Ben thought she had it more together than he did somehow, that this came more naturally to her. And it does, in a way. She has never cut herself off from her compassion and empathy like he had. In many ways he is learning how to re-access those parts of himself through her. But she still feels cluelessly inexperienced with caring about people in that way, with being close to them.

It's a difficult thing to do. And already, she can feel that he's right — it's going to be more complicated for being here. She hasn't even confronted the 'what is gonna happen when Kylo Ren puts his dick somewhere else' question yet.

She finally settles into something resembling peace, even though he's still conflicted and confused.
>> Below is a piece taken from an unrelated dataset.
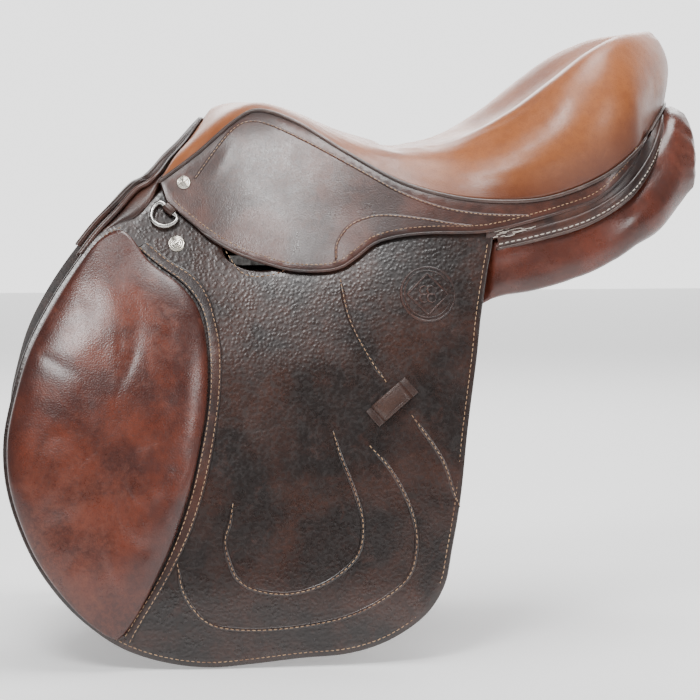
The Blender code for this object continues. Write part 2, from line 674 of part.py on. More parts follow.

It's out there. They're working on it. It's going to be alright. Her expression softens, warms up, and —
]

Thank you.
forcevisions: (i'm not passive)

[personal profile] forcevisions 2018-07-07 04:44 am (UTC)(link)
Do you want a soda?

[ She decides that's what this needs. Carbonated sugar. She's addicted already. Rey asks, but she's already on her feet and settling on 'yes, everyone wants a soda.' Also it gives her something to move forward onto that doesn't involve dragging this. ]

Thor showed me how to make the vending machine dispense as many as I want.
forcevisions: (fill me up)

[personal profile] forcevisions 2018-07-08 04:32 am (UTC)(link)
[ it's not a trick. it's 100% not a trick. she just … hits the button … multiple times …

that's it. that's how the machine works. it's literally its design.
]

Asgardian god of thunder. Thor Odinson. I knew a different version of him, too, in Hathaway.
forcevisions: (now my neck is open wide)

[personal profile] forcevisions 2018-07-10 05:07 pm (UTC)(link)
Real god.

[ She says that with a simple kind of certainty. She'd been on the fence for a while too, but Loki's repetitive dying pretty much sold her on it. Which is still sad. She's still mourning and having a rough time with that, but it's fine.

Oh, she hasn't told Kylo about that yet.

Oh …

He's going to be upset.

Anyway.
]

He seems thrilled to be here, honestly. Definitely welcoming the vacation.